Thanks! I hope to get there too. Looking forward to the rest if the series.
Cephalus Max
Great pics! I do a lot of work there — It’s a really interesting place.
The marine iguanas are my absolute favorites. So ungainly on land, so graceful in the water. They sleep in big piles at the edge of the coastal vegetation at night (cold-blooded — one of the honking big ones will park itself somewhere and then a bunch of smaller ones will start climbing on top).

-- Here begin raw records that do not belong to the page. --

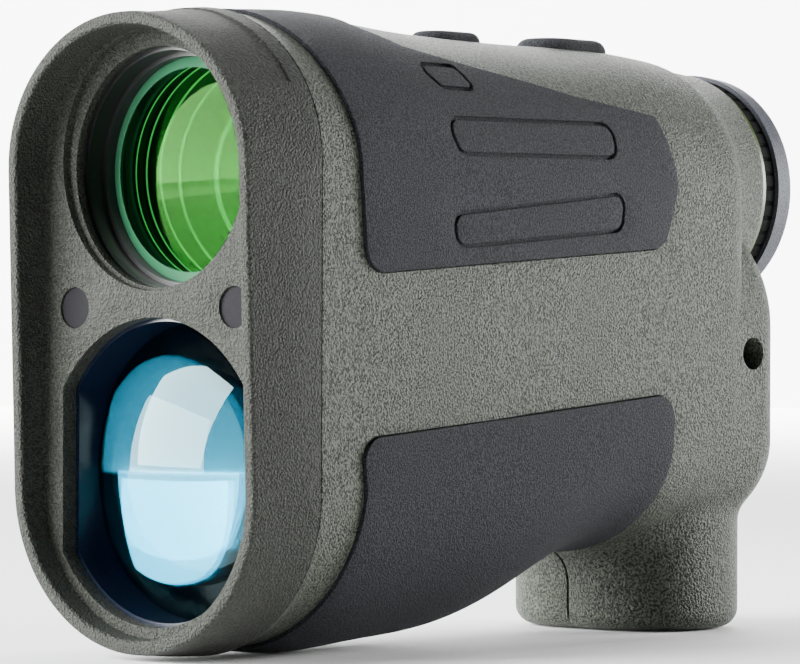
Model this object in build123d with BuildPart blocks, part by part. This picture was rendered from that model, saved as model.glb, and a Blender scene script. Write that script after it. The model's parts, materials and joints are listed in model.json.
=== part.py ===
"""Handheld laser rangefinder, one STEP file for each separate piece.

Frame: millimetres, +Z up, the objectives face -Y and the eyepiece faces +Y. The origin is below the
middle of the body, on the surface that the front bezel and the battery foot stand on.
"""
import os
from math import cos, radians, sin

from build123d import *

os.makedirs("parts", exist_ok=True)

# ---- Driving dimensions ----
LENGTH = 110.5
FRONT_Y = -LENGTH / 2
RIM_HALF_WIDTH = 20.5
RIM_SLANT = 0.0329
RIM_TOP_Z = 77.2
RIM_LOW_Z = 0.9
RIM_THICKNESS = 1.45
TOP_ARC = 0.905
BOTTOM_ARC = 0.94
SEAM_Y = -42.7
SEAM_GAP = 0.25
FACE_Y = -49.7
FACE_THICKNESS = 2.2
WALL = 2.0

AXIS_Z = 58.8
BORE_Z = 59.9
BORE_R = 15.8
RECEIVER_Z = 22.3
WINDOW_R = 18.6
WINDOW_FLAT = 15.7
PLUG_X = 13.7
PLUG_Z = 42.1
PLUG_R = 2.5

GRIP_PROUD = 0.45
GRIP_DEPTH = 0.8
GRIP_GAP = 0.2

NECK_END_Y = 48.7
EYEPIECE_TUBE_R = 13.4
EYEPIECE_BORE_R = 11.9
SLEEVE_R = 14.0
EYECUP_Y = 52.0
EYECUP_R = 15.84

FOOT_Y = 39.1
FOOT_LENGTH_X = 31.6
FOOT_WIDTH_Y = 24.2
FOOT_EDGE_R = 2.6
FOOT_BLEND_R = 5.0
BATTERY_R = 7.8
BATTERY_LENGTH = 27.0
CAP_R = 8.8

RUN_FIT = 0.06
BUTTON_GAP = 0.3

LANYARD_Y = 40.8
LANYARD_Z = 36.6
LANYARD_R = 2.15
LANYARD_EXIT_X = 14.6

# Body stations: y, half width, lowest z, highest z, height of the bottom arc over the half width
BODY_STATIONS = [
    (-42.45, 21.2, 0.1, 78.5, 0.94),
    (-32.0, 21.1, 0.3, 78.4, 0.94),
    (-21.0, 21.0, 0.9, 78.0, 0.93),
    (-10.0, 20.9, 1.8, 77.2, 0.90),
    (0.0, 20.8, 4.4, 76.9, 0.84),
    (8.0, 20.7, 8.0, 76.8, 0.76),
    (16.0, 20.6, 10.5, 76.8, 0.70),
    (28.0, 20.5, 10.8, 76.8, 0.70),
    (42.0, 20.45, 10.8, 76.3, 0.70),
]
BEZEL_STATIONS = [
    (FRONT_Y - 0.5, RIM_HALF_WIDTH, RIM_LOW_Z, RIM_TOP_Z, BOTTOM_ARC),
    (-49.0, 20.95, 0.3, 77.9, BOTTOM_ARC),
    (SEAM_Y, 21.3, 0.0, 78.5, BOTTOM_ARC),
]
REAR_BLOCK = (20.3, 10.95, 58.5, 0.70)
REAR_BLOCK_FRONT_Y = 27.0
REAR_BLOCK_END_Y = 48.5
REAR_EDGE_R = 6.0
# Neck stations: y, half width, half height of the ellipse about the optical axis
NECK_STATIONS = [(27.0, 19.5, 17.0), (38.0, 18.5, 16.9), (44.0, 16.9, 16.2), (NECK_END_Y, 15.8, 15.8)]

MODE_BUTTON = {"y": 2.4, "length": 10.2, "width": 6.6, "top": 77.9, "edge": 1.3}
FIRE_BUTTON = {"y": 25.3, "length": 13.8, "width": 8.5, "top": 78.1, "edge": 1.6}

# Housing screws along X: y, z and where the head sits
SHELL_SCREWS = [(-28.0, 41.6, -18.0), (-2.0, 39.5, -18.0), (27.5, 41.5, -17.6), (-16.0, 8.5, -11.2)]
SCREW_END_X = 11.0
SCREW_R = 0.9


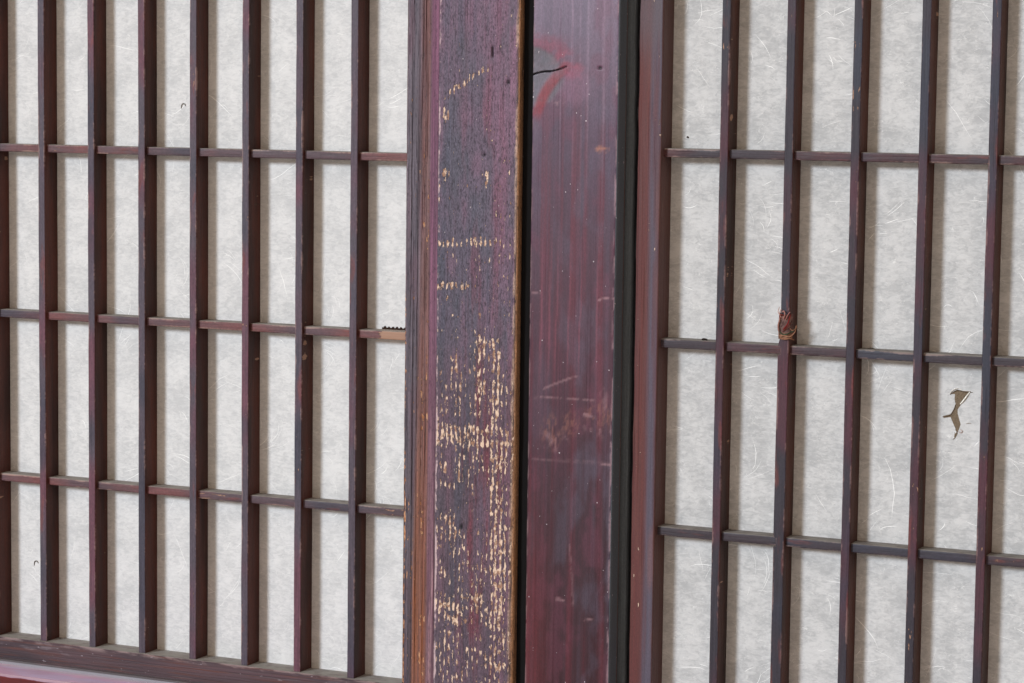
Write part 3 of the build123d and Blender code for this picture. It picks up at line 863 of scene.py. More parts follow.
class Board:
    """A board from the corners of its section and the radii of its two front arrises. It holds
    each mark's place, u across and v up, and the colour, relief and bareness given to it."""

    def __init__(self, corners, z, left_radius, right_radius):
        self.marks, self.z = section(corners), z
        self.radii = np.stack([left_radius, right_radius, *[np.zeros_like(z)] * 4], 1)
        self.place = self.marks[0][None] + np.einsum("rc,mcd->rmd", self.radii, self.marks[1])
        self.u = self.place[..., 0]
        self.v = np.broadcast_to(z[:, None], self.u.shape)
        self.front = self.faces(1, -1)
        self.paint, self.relief, self.bare = None, 0.0, np.zeros_like(self.u)

    def faces(self, axis, way):
        """Where the section looks along an axis: way is 1 or -1."""
        return np.broadcast_to((self.marks[2][:, axis] * way > 0.5)[None], self.u.shape)

    def noise(self, across, along, seed, layers=4, bend=0.0):
        return layered_noise(self.u / across + bend, self.v / along, seed, layers)

    def lay(self, mask, colour):
        self.paint = over(self.paint, mask, colour)

    def spot(self, *values):
        return spot(self.u, self.v, *values)

    def stroke(self, *values):
        return stroke(self.u, self.v, *values)

    def stubs(self, states, middle_x, front_y):
        """Limits that hold the two ends to the section of the stubs, 36 by 7 mm."""
        middle_y = front_y + 7.0
        limits = np.tile(NO_LIMITS, (len(self.z), 1))
        limits[states != "body"] = [middle_x - 18, middle_x + 18, middle_y - 3.5, middle_y + 3.5]
        return limits

    def done(self, name, wood, limits, least, slope, reach):
        """The piece. Its two front arrises are worn by least plus slope times their radius."""
        points = carry(self.marks, self.radii, self.z, limits, self.relief)
        strengths = np.concatenate([np.array(least) + np.array(slope) * self.radii[:, :2],
                                    self.radii[:, 2:]], 1)
        edge = arris_wear(self.marks, strengths, reach)
        vertices, faces = closed_tube(points)
        return make_piece(name, vertices, faces, wood,
                          {"edge": edge, "bare": self.bare, "paint": self.paint})


# Painted shade: the near black laid on the worn upright's side deep in the gap
GAP_SHADE = (16, 12, 11)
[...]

The reason for the strict timing is that that the Galapagos Park restricts how many people can visit those special–normally off-limit–spots each year for conservation reasons. Only 3% of the land area is inhabited — the rest is off-limits.
Dorothy A. Winsor
What a beautiful trip!
OzarkHillbilly
Nice pics, looking forward to the next installment
eclare
Wonderful! Thank you for letting me tag along!
Kevin
Very cool. Looking forward to the rest of the adventure.
lashonharangue
Thanks everyone. Glad you all are looking forward to more posts.
arrieve
Chiming in late, but great pictures, and I also can’t wait to see the rest. The Galapagos was one of my favorite trips, and top of the list for a return visit.
apieceofpeace
From California, that expanse of water looks like a mirage this morning. Terrific photo – enjoyed the kicker and from a different spot can imagine the sun and ‘shoe’ meeting one another.
cope
Wonderful pictures of a unique part of the world. It took me a few seconds to get the whole Kicker thing but I eventually saw the light.
Thank you.
StringOnAStick
We went there in 2000; it is a magical place. We were in a 20 person land-based group (husband gets seasick) doing daily excursions by boat; the day where we snorkled with the juvenile sea lions, who love it if you do water acrobatics like they do and will play with you, is something I will never forget.
The requirement for a certified guide at all times is fantastic; they can tell you so much and are very experienced. The immigration control is very strict, as it should be in order to maintain this miracle of a place.